Inwestorzy indywidualni chcą, by GPW sprecyzowała warunki, na jakich Elektrim wyjdzie z giełdy.
Nadal domagają się też, by GPW podała do wiadomości publicznej, jakich argumentów użyła spółka na poparcie swojego wniosku. - Wciąż nikt nie wie, jakie były przesłanki tej decyzji. W dodatku warunki postawione przez giełdę są dość ogólnikowe. Ma być po prostu wezwanie - mówi w dzienniku Konrad Smok z SII.
Komisja Nadzoru Finansowego twierdzi, że spółka sama ma podać cenę wezwania, a ona ją ewentualnie zweryfikuje.
Według przedstawiciela SII, obecna uchwała giełdy daje spółce dowolność w sposobie wyliczenia ceny w wezwaniu. Może to być średnia z ostatniego półrocza lub też ustalona na podstawie tzw. wartości godziwej. Inwestorzy nie wierzą, że spółka, która nie dzieli się z rynkiem żadnymi informacjami, teraz rzetelnie wyliczy wartość godziwą - wyjaśnia "PB".

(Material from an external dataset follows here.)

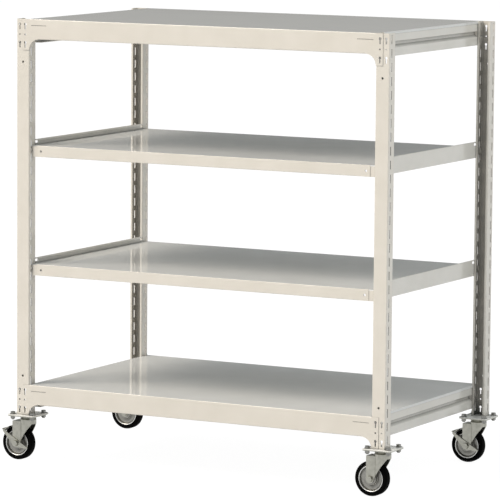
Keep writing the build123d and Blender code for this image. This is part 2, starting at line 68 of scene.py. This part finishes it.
# The disc's crown and the groove behind the lip. Each point is that far inside the rim's seat, and that
# far from the wheel's middle plane, in millimetres.
DISC_STEPS_MM = ((5.2, 8.0), (4.0, 7.6), (2.4, 4.2), (0.8, 4.0), (0.0, 5.4))
# The seat lies that far inside the rim, under the rolled lip, and the lip's band of painted highlight,
# a lighter zinc than the disc's, ends below it.
SEAT_DEPTH = 3.0 * MM
LIP_HIGHLIGHT_BAND = 3.2 * MM
LIP_ROUND = 1.5 * MM
EDGE_BEVEL = 0.7 * MM

# The lamps point at the middle of the rack, and the camera looks at the middle of its outline.
RACK_MIDDLE = Vector((0, 0, 0.65))
CAMERA_TARGET = Vector((2.161 * MM, 0, 623.64 * MM))


def rgb(hex_colour):
    """Linear colour with alpha from an sRGB hex value."""
    channels = [int(hex_colour[i:i + 2], 16) / 255 for i in (1, 3, 5)]
    linear = [c / 12.92 if c <= 0.04045 else ((c + 0.055) / 1.055) ** 2.4 for c in channels]
    return (*linear, 1.0)


def add_node(material, kind, links=(), **settings):
    """Add a shader node, set its properties or sockets by name, and link (socket, source) pairs."""
    node = material.node_tree.nodes.new(kind)
    for name, value in settings.items():
        if hasattr(node, name):
            setattr(node, name, value)
        else:
            node.inputs[name.replace("_", " ")].default_value = value
    for name, source in links:
        material.node_tree.links.new(source, node.inputs[name])
    return node


def new_material(name):
    """Material with nothing but its output node."""
    material = bpy.data.materials.new(name)
    material.use_nodes = True
    material.node_tree.nodes.clear()
    return material, add_node(material, "ShaderNodeOutputMaterial")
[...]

- Giełda nie ma narzędzi, żeby zmusić Elektrim do przestrzegania obowiązków informacyjnych, a teraz daje spółce wolną rękę - komentuje Konrad Smok. Dlatego uważa, że sposób określenia ceny w wezwaniu powinien zostać ustalony przez kolejną uchwałę.
Od decyzji giełdy minęły już dwa tygodnie, tymczasem "Elek" nadal jest notowany, a o wezwaniu nic nie wiadomo. Zarząd zwołał tylko NWZA, na którym akcjonariusze mają zobowiązać zarząd do przywrócenia spółki na giełdę po zakończeniu postępowania upadłościowego (to jeden z warunków postawionych przez GPW, jednak według prawników i SII bardzo łatwy do obejścia). Inwestorzy nie wiedzą nawet, kiedy mogą spodziewać się dalszych informacji - czytamy w "Pulsie Biznesu".